- **What this task involves**: Restrict the output to the lines below starting at the one that contains "Write the three.js" and ending at the one that contains "wasm.setup();", and restate them word for word, both ends included.
>> Start Data for the task
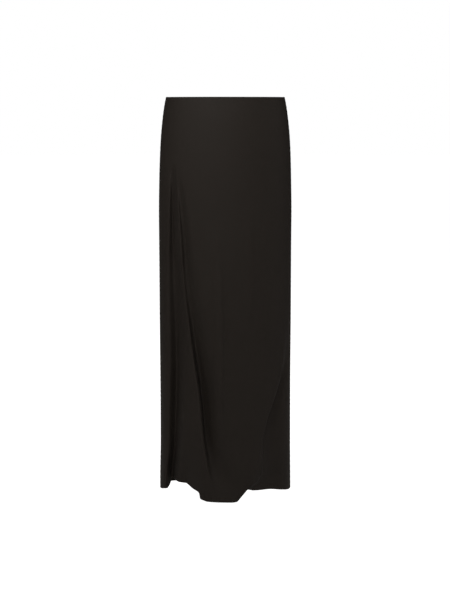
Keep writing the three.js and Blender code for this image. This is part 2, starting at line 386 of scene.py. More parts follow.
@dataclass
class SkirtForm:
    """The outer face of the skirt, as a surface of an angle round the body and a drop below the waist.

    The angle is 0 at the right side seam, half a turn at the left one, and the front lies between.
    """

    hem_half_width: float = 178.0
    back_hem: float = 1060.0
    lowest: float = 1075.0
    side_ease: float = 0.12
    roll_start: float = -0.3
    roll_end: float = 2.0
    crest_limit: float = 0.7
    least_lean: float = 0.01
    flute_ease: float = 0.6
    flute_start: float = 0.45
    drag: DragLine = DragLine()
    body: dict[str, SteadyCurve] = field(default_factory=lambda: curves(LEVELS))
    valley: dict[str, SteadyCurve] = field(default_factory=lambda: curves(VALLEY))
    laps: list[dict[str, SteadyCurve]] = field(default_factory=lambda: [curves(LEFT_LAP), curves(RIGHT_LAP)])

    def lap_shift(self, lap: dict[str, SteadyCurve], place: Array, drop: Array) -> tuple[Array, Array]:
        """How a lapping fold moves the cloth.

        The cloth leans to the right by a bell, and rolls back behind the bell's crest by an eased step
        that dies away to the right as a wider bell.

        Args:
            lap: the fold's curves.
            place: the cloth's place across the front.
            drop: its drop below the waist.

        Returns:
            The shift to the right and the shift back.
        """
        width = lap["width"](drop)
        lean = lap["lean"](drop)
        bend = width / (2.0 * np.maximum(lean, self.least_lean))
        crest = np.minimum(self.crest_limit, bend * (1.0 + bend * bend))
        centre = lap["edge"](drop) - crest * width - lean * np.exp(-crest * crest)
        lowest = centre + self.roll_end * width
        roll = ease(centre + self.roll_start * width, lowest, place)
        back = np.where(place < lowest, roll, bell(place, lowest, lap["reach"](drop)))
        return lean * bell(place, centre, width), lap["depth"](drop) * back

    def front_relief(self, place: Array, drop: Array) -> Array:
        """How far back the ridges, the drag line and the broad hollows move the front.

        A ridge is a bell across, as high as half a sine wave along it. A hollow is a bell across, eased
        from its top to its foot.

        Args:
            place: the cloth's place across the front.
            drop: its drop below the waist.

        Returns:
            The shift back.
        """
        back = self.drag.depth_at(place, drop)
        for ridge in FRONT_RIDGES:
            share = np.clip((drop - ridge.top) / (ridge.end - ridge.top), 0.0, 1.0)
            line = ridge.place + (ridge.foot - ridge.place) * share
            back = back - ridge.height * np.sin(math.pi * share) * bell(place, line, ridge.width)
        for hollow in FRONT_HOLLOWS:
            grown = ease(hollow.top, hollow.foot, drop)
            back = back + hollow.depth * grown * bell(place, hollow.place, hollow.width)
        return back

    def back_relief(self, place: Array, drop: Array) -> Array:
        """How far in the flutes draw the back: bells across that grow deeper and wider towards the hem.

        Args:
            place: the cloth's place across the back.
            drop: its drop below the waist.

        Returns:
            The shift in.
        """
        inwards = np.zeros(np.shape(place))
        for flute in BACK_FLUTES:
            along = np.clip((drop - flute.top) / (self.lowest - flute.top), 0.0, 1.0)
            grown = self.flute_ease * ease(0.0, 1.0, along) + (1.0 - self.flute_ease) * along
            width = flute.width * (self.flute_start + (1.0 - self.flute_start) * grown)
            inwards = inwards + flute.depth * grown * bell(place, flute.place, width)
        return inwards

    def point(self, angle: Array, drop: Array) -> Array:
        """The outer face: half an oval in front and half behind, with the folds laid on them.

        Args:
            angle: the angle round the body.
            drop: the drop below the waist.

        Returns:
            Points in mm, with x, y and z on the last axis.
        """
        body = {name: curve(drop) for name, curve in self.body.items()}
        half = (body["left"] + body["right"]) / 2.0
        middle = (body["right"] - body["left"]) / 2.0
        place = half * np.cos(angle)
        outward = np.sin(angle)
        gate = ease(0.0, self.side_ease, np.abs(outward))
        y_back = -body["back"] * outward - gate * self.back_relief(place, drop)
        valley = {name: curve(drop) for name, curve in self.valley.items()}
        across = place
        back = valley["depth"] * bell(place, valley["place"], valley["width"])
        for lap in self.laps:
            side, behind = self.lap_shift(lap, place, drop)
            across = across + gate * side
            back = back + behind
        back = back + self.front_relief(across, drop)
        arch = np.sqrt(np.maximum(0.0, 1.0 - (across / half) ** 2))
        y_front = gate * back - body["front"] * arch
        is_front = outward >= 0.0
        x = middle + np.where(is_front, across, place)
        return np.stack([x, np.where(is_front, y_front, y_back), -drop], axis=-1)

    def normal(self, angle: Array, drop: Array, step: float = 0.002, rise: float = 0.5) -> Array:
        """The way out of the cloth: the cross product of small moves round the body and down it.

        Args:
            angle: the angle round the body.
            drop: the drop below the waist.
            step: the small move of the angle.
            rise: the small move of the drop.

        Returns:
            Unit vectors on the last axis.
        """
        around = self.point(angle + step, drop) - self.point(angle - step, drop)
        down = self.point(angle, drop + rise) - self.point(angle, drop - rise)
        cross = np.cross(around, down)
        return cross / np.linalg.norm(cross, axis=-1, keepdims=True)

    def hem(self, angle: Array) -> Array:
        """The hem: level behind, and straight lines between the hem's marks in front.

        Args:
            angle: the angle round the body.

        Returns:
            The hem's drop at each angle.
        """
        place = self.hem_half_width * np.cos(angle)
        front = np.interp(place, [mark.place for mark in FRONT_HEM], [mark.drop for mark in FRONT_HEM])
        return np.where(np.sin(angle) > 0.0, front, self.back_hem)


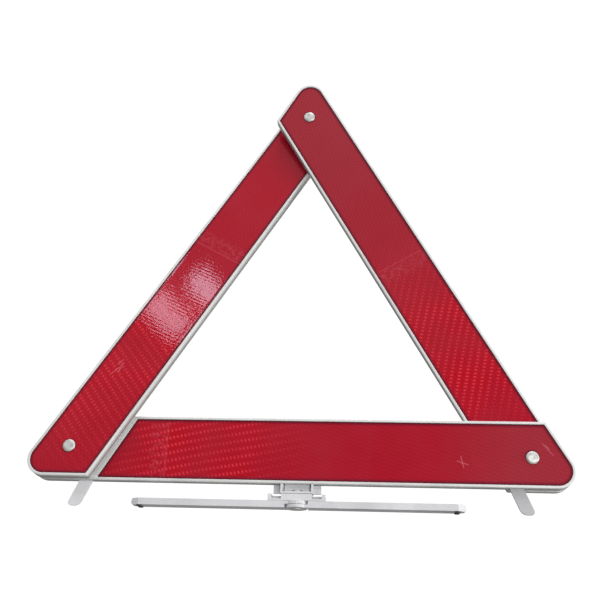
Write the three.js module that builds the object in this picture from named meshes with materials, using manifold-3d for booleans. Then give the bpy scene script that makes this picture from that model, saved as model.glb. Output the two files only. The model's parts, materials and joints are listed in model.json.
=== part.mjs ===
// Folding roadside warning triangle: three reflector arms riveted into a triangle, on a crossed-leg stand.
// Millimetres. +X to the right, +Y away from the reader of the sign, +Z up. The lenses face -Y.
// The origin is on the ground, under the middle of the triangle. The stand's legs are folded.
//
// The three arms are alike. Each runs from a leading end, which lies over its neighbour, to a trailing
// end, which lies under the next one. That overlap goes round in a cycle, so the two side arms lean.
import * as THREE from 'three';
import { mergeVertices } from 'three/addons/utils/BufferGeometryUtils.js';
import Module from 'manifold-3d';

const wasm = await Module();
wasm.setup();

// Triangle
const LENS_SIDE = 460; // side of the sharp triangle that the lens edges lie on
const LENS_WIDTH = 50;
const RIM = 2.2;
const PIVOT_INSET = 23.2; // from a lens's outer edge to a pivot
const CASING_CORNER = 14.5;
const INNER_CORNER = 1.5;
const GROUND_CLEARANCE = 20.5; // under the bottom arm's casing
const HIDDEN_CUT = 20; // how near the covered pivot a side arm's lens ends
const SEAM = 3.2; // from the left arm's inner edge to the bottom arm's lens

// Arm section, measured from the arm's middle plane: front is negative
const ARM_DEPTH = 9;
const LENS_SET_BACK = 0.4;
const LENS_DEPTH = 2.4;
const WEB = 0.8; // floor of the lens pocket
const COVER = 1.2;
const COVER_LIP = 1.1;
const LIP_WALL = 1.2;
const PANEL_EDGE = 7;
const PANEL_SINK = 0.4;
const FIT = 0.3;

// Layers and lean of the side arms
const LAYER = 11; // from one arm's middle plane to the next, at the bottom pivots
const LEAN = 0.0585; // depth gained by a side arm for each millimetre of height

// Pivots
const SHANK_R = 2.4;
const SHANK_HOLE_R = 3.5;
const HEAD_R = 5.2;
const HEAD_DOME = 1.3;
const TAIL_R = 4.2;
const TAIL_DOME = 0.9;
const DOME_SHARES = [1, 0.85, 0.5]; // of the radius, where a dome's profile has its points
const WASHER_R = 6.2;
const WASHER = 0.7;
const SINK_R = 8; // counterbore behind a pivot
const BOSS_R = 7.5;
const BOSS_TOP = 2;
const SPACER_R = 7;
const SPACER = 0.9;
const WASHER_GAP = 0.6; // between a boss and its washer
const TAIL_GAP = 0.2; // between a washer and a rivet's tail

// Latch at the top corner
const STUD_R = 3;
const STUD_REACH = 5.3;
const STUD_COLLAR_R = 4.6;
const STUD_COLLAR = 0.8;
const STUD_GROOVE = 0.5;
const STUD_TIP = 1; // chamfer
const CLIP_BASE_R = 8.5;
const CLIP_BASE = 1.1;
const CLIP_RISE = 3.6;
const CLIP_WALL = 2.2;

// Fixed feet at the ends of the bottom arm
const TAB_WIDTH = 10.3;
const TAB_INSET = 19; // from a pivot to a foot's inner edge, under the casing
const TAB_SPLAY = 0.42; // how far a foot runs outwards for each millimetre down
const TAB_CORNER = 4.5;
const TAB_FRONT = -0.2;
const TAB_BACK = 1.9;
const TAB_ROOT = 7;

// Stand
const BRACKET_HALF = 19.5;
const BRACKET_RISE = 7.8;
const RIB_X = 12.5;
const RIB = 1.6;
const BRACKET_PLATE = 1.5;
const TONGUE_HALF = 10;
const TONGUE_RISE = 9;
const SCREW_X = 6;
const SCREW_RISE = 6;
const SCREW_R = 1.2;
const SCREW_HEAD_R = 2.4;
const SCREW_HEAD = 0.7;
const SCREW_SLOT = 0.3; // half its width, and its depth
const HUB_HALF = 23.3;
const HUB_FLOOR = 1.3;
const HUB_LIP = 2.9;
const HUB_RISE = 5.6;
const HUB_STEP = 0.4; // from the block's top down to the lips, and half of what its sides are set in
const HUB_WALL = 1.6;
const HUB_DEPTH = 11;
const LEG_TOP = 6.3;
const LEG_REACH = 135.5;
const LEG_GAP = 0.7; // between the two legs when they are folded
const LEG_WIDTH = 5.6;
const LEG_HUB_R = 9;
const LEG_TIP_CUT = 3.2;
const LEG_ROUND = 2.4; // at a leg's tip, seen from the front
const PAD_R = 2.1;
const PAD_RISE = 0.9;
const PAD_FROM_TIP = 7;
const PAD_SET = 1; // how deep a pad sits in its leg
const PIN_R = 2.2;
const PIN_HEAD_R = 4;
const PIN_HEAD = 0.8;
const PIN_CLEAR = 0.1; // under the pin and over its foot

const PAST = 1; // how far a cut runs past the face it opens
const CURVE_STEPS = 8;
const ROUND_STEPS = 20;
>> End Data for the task
- **Reply**:
Write the three.js module that builds the object in this picture from named meshes with materials, using manifold-3d for booleans. Then give the bpy scene script that makes this picture from that model, saved as model.glb. Output the two files only. The model's parts, materials and joints are listed in model.json.
=== part.mjs ===
// Folding roadside warning triangle: three reflector arms riveted into a triangle, on a crossed-leg stand.
// Millimetres. +X to the right, +Y away from the reader of the sign, +Z up. The lenses face -Y.
// The origin is on the ground, under the middle of the triangle. The stand's legs are folded.
//
// The three arms are alike. Each runs from a leading end, which lies over its neighbour, to a trailing
// end, which lies under the next one. That overlap goes round in a cycle, so the two side arms lean.
import * as THREE from 'three';
import { mergeVertices } from 'three/addons/utils/BufferGeometryUtils.js';
import Module from 'manifold-3d';

const wasm = await Module();
wasm.setup();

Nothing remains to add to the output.